[Start RECORDED INFORMATION]

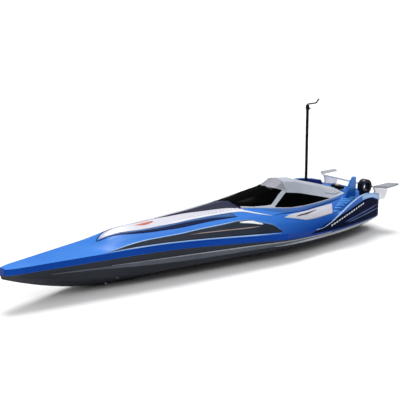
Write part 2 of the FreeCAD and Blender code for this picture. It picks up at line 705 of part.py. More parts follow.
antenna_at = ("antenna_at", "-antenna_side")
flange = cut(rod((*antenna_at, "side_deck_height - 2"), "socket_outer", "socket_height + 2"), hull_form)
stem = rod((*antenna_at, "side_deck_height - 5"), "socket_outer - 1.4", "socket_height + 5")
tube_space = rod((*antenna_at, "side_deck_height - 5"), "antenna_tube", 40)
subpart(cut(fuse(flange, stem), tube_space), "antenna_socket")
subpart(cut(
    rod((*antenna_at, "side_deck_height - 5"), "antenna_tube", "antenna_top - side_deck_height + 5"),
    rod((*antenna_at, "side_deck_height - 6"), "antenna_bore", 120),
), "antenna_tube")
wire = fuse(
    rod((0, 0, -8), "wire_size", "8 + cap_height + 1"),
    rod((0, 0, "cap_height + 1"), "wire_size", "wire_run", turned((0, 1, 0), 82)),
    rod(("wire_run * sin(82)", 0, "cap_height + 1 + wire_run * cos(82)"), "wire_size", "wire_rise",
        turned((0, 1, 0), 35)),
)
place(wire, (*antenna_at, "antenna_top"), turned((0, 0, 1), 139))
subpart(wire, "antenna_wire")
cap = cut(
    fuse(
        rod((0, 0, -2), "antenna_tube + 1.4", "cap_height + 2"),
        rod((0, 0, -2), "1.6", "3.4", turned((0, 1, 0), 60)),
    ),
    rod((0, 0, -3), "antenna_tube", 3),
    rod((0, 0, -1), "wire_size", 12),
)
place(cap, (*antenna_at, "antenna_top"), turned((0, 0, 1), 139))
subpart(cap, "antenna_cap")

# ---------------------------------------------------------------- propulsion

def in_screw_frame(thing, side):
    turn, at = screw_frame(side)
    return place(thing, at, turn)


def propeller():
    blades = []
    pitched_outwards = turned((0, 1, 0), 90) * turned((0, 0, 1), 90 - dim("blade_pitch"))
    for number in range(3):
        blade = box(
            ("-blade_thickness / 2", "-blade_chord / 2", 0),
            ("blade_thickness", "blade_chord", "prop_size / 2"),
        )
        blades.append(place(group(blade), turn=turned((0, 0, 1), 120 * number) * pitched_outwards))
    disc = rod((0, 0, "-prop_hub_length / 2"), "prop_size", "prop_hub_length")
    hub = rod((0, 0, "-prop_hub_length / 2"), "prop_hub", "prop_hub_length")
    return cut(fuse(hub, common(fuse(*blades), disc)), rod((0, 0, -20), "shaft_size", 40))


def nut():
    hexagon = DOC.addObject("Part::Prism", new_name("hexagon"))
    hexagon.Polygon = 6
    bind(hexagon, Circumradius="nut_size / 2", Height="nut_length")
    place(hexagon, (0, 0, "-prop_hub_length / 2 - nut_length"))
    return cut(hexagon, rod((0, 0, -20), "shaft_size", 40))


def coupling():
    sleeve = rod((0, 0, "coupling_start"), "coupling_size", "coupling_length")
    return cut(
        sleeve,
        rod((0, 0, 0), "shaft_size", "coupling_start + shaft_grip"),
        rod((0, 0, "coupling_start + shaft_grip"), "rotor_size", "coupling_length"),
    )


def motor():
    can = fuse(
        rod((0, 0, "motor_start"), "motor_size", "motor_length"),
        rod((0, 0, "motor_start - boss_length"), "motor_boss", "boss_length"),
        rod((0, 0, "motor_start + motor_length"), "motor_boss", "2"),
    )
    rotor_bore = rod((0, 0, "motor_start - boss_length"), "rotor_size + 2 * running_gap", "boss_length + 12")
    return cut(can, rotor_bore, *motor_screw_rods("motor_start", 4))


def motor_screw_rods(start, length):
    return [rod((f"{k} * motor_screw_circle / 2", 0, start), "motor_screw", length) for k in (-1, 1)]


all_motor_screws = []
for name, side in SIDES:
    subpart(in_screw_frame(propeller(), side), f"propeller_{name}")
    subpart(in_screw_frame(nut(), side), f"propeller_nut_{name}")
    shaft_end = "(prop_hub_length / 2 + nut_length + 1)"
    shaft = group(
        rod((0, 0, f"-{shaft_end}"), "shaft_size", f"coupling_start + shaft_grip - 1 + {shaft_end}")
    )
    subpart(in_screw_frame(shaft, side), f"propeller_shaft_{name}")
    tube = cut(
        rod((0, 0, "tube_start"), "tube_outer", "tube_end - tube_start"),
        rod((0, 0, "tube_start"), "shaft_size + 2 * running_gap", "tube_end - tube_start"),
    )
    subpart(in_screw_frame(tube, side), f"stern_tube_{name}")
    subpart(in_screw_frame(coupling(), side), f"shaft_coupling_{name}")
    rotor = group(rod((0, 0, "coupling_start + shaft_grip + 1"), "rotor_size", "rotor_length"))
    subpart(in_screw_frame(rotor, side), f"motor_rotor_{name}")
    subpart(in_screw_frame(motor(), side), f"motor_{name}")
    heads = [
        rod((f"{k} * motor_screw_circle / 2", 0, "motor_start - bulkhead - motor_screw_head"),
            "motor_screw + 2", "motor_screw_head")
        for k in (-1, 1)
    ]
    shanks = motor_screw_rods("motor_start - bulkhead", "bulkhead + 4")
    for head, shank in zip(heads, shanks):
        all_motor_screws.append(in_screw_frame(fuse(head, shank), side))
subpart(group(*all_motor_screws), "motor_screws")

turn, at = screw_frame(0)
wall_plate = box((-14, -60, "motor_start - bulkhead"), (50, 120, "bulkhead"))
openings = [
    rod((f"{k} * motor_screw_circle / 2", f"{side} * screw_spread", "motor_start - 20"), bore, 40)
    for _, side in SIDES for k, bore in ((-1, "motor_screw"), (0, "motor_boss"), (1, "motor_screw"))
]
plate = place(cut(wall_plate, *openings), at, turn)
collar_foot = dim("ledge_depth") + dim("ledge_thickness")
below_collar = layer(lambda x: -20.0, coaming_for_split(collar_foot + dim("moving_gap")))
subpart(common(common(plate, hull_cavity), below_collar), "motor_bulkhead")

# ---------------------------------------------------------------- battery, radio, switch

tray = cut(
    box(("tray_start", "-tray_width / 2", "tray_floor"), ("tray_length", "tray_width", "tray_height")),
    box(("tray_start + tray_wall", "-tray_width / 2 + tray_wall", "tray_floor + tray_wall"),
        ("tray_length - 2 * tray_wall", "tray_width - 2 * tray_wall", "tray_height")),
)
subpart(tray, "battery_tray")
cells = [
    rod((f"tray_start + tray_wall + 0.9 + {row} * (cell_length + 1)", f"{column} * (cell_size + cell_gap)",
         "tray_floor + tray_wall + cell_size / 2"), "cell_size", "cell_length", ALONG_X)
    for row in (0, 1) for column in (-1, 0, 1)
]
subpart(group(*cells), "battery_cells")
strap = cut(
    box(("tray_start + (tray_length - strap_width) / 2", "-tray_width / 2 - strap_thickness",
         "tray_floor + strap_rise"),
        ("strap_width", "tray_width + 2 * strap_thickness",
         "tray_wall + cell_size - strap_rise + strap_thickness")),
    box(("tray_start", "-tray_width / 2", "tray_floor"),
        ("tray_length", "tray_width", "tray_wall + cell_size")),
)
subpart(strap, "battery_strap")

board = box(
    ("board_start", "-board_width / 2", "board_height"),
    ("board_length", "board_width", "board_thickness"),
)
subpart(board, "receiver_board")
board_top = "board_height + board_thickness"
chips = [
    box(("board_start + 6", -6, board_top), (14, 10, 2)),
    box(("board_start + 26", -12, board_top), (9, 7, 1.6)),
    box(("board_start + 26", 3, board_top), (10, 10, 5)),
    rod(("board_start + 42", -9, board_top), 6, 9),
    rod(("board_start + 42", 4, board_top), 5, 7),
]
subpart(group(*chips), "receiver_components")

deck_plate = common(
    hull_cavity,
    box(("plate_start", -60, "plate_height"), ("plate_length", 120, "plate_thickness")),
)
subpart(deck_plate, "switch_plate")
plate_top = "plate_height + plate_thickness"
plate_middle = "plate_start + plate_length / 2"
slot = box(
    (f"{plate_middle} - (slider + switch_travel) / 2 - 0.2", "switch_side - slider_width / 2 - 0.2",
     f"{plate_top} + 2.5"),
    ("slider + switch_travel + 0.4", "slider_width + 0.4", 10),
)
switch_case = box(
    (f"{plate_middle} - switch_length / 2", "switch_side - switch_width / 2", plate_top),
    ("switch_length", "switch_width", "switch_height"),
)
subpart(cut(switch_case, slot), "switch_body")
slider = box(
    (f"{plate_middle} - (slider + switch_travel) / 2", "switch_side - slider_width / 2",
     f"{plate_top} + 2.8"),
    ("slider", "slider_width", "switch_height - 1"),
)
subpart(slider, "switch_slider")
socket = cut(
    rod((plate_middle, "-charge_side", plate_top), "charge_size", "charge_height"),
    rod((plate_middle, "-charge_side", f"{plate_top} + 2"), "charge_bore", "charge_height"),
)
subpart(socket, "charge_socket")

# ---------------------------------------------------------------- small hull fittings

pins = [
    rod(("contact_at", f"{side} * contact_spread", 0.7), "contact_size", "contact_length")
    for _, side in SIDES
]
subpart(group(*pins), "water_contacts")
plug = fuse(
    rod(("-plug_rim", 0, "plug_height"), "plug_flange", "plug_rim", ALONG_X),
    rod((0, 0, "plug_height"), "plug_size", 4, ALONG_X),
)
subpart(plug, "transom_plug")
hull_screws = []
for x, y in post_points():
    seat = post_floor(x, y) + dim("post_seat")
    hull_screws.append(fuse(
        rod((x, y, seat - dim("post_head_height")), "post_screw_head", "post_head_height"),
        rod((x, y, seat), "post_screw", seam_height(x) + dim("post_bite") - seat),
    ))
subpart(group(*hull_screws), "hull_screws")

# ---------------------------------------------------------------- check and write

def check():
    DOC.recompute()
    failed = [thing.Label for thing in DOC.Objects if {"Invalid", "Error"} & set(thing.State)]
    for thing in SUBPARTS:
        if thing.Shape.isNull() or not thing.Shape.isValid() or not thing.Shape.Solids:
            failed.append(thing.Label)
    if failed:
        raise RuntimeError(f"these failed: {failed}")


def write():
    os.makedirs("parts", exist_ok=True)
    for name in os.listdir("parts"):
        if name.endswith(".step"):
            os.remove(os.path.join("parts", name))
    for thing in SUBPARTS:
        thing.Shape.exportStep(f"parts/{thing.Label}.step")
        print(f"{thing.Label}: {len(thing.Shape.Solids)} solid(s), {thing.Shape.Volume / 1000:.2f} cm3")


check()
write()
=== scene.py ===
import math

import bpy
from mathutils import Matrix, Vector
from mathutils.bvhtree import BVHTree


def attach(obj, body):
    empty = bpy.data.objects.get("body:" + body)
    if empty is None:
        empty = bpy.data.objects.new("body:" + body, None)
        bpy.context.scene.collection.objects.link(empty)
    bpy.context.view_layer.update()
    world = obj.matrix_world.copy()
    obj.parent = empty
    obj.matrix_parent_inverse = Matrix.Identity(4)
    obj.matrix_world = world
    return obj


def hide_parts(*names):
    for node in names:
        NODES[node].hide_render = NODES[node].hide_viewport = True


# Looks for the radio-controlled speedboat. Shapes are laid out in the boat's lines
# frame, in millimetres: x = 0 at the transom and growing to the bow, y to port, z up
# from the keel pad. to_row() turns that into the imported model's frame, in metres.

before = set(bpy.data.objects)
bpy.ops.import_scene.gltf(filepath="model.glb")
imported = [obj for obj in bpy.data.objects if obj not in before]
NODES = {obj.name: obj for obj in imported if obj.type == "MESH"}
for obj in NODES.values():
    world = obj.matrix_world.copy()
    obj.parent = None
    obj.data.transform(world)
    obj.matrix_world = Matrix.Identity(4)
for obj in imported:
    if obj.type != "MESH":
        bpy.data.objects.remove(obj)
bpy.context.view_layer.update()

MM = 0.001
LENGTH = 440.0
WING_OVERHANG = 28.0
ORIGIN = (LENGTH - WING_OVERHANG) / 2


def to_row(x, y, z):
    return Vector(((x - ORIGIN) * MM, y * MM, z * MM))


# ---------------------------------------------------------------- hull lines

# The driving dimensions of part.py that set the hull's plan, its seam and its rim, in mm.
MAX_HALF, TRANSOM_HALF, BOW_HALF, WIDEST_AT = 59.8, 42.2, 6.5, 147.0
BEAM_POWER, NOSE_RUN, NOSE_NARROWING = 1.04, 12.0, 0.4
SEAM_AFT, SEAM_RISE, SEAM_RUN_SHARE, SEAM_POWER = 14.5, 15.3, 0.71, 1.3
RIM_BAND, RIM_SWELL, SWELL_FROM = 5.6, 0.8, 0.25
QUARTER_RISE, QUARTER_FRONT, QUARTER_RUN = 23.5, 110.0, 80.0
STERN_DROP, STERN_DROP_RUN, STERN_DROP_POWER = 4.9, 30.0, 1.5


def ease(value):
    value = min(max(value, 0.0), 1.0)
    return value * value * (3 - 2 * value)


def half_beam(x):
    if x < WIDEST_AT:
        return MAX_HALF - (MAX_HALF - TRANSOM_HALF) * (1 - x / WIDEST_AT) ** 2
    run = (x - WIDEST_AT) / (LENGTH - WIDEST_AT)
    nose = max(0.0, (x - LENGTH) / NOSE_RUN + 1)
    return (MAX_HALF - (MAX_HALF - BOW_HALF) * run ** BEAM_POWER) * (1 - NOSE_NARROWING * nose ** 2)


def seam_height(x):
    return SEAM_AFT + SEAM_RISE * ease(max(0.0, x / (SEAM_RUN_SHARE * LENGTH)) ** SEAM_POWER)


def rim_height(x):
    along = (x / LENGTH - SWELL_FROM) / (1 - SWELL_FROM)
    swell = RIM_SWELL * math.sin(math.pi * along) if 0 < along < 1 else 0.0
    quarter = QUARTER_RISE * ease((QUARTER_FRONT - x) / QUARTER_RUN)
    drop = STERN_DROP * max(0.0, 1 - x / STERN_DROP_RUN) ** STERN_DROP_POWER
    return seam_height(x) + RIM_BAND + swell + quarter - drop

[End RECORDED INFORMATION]
[Start RECORDED INFORMATION]

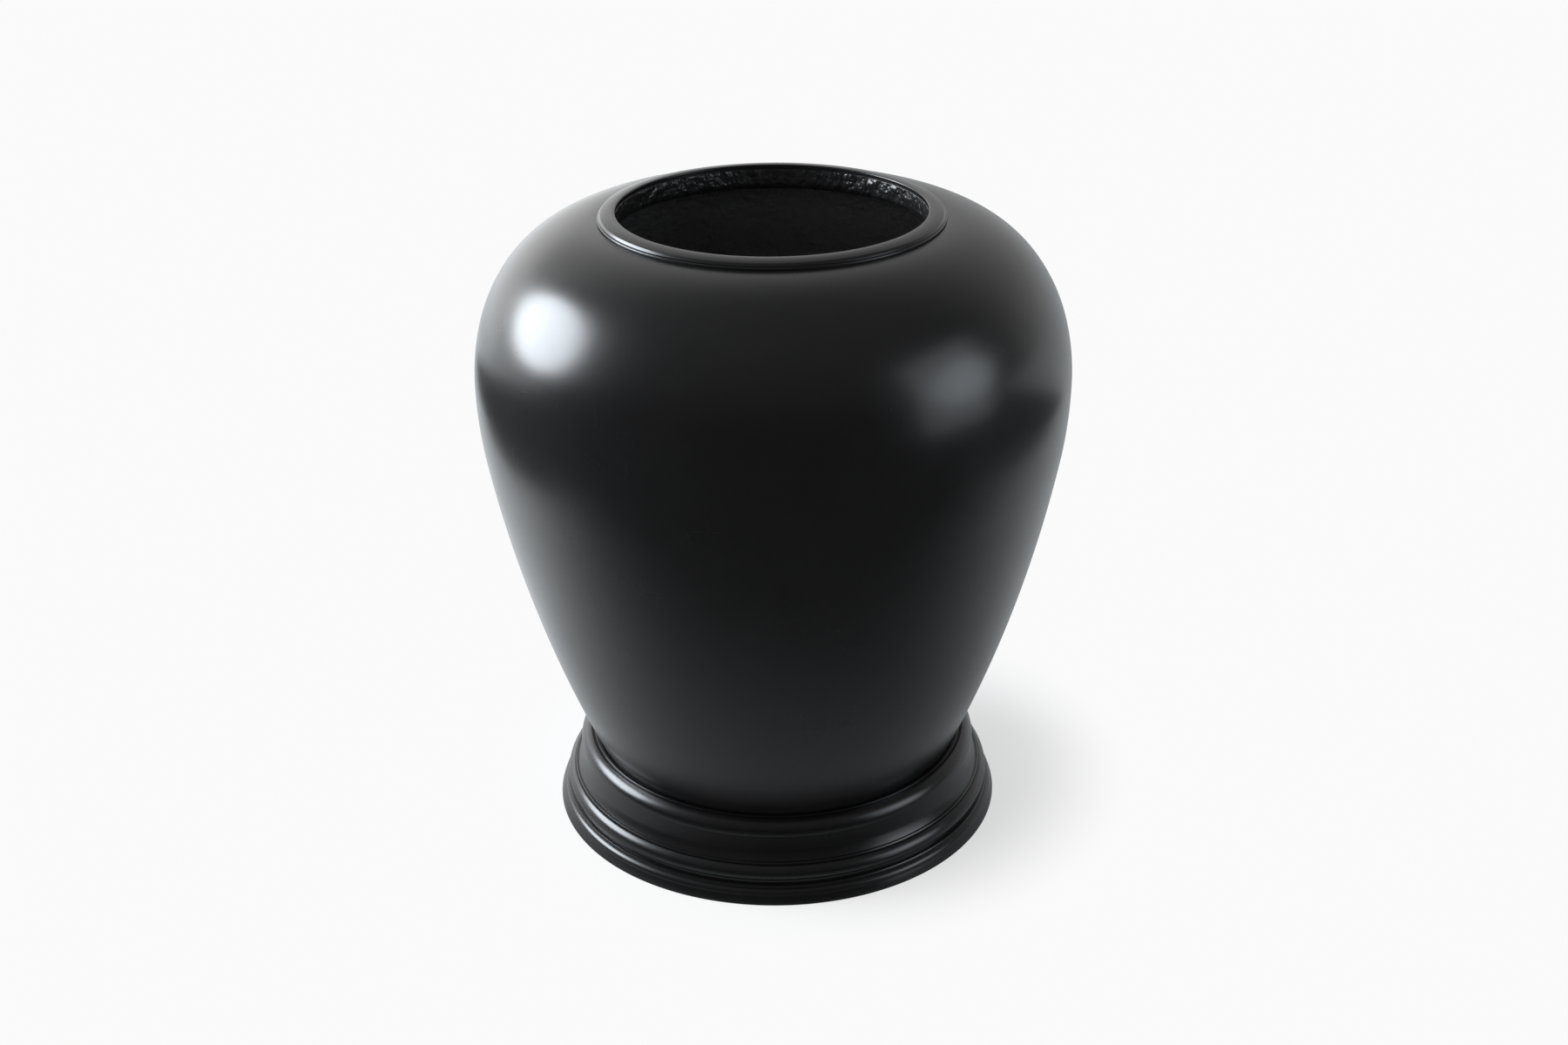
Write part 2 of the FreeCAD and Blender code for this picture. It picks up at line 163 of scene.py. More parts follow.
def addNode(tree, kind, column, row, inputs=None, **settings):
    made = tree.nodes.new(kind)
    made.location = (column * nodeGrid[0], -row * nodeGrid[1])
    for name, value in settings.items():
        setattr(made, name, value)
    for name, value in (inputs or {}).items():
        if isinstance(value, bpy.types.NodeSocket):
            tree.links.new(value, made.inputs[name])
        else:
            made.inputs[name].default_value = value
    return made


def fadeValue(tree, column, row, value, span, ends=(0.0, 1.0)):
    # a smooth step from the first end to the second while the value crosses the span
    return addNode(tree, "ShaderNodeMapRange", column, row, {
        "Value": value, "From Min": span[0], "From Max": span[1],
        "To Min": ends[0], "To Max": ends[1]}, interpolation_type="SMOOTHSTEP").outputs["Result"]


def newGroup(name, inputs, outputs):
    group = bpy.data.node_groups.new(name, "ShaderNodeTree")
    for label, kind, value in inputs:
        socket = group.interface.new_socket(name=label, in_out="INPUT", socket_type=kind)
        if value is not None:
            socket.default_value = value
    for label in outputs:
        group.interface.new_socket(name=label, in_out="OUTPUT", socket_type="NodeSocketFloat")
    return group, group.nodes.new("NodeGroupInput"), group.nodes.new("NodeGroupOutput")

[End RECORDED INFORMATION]
[Start RECORDED INFORMATION]

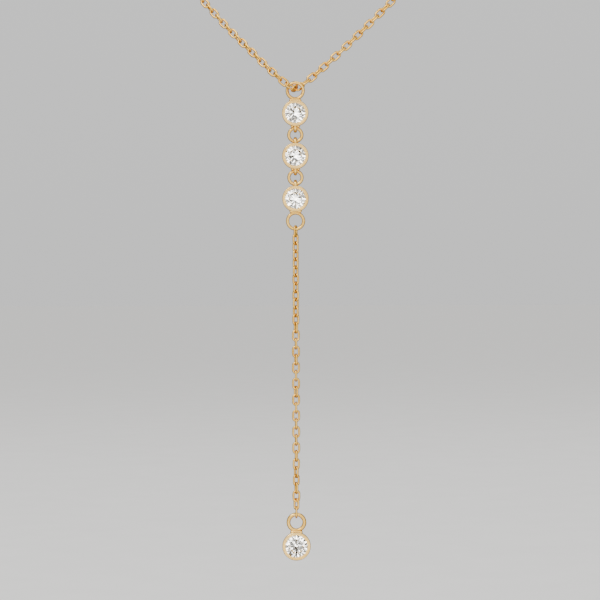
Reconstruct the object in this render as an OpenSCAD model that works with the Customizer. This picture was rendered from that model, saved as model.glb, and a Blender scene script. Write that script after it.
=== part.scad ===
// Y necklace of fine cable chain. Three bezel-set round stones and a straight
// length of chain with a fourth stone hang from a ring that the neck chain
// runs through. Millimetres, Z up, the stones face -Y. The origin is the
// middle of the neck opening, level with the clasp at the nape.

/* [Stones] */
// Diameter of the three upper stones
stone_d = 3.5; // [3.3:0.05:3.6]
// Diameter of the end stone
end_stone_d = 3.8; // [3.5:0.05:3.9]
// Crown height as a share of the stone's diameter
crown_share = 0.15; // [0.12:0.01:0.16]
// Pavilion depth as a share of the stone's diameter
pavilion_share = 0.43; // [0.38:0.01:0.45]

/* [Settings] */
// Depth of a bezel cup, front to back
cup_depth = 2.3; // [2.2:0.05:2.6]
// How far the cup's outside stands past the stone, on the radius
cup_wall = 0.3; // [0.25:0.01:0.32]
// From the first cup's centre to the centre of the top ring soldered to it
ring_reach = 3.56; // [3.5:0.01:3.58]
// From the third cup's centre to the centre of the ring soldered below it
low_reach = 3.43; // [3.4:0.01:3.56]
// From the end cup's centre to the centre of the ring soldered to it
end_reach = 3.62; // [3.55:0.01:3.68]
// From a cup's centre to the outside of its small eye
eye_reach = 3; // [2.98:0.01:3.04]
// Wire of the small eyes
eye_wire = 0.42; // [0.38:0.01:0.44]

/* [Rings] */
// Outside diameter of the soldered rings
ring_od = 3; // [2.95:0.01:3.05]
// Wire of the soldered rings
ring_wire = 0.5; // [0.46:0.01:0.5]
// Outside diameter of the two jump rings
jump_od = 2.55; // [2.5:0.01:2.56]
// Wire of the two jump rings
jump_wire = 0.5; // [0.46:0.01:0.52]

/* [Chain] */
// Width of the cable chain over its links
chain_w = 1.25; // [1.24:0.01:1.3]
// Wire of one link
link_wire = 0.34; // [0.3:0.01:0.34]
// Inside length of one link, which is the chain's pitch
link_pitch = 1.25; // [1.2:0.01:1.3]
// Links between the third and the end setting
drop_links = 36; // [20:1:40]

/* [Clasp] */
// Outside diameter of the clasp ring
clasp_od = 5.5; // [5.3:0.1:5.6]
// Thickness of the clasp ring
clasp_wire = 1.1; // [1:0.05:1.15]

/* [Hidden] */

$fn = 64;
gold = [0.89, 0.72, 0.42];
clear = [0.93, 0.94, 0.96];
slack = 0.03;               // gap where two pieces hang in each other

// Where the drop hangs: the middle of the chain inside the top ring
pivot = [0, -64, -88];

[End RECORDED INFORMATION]

Quote the listing above, but only from the line that shows "check and write" through the line that shows "ORIGIN = (LENGTH - WING_OVERHANG) / 2".

# ---------------------------------------------------------------- check and write

def check():
    DOC.recompute()
    failed = [thing.Label for thing in DOC.Objects if {"Invalid", "Error"} & set(thing.State)]
    for thing in SUBPARTS:
        if thing.Shape.isNull() or not thing.Shape.isValid() or not thing.Shape.Solids:
            failed.append(thing.Label)
    if failed:
        raise RuntimeError(f"these failed: {failed}")


def write():
    os.makedirs("parts", exist_ok=True)
    for name in os.listdir("parts"):
        if name.endswith(".step"):
            os.remove(os.path.join("parts", name))
    for thing in SUBPARTS:
        thing.Shape.exportStep(f"parts/{thing.Label}.step")
        print(f"{thing.Label}: {len(thing.Shape.Solids)} solid(s), {thing.Shape.Volume / 1000:.2f} cm3")


check()
write()
=== scene.py ===
import math

import bpy
from mathutils import Matrix, Vector
from mathutils.bvhtree import BVHTree


def attach(obj, body):
    empty = bpy.data.objects.get("body:" + body)
    if empty is None:
        empty = bpy.data.objects.new("body:" + body, None)
        bpy.context.scene.collection.objects.link(empty)
    bpy.context.view_layer.update()
    world = obj.matrix_world.copy()
    obj.parent = empty
    obj.matrix_parent_inverse = Matrix.Identity(4)
    obj.matrix_world = world
    return obj


def hide_parts(*names):
    for node in names:
        NODES[node].hide_render = NODES[node].hide_viewport = True


# Looks for the radio-controlled speedboat. Shapes are laid out in the boat's lines
# frame, in millimetres: x = 0 at the transom and growing to the bow, y to port, z up
# from the keel pad. to_row() turns that into the imported model's frame, in metres.

before = set(bpy.data.objects)
bpy.ops.import_scene.gltf(filepath="model.glb")
imported = [obj for obj in bpy.data.objects if obj not in before]
NODES = {obj.name: obj for obj in imported if obj.type == "MESH"}
for obj in NODES.values():
    world = obj.matrix_world.copy()
    obj.parent = None
    obj.data.transform(world)
    obj.matrix_world = Matrix.Identity(4)
for obj in imported:
    if obj.type != "MESH":
        bpy.data.objects.remove(obj)
bpy.context.view_layer.update()

MM = 0.001
LENGTH = 440.0
WING_OVERHANG = 28.0
ORIGIN = (LENGTH - WING_OVERHANG) / 2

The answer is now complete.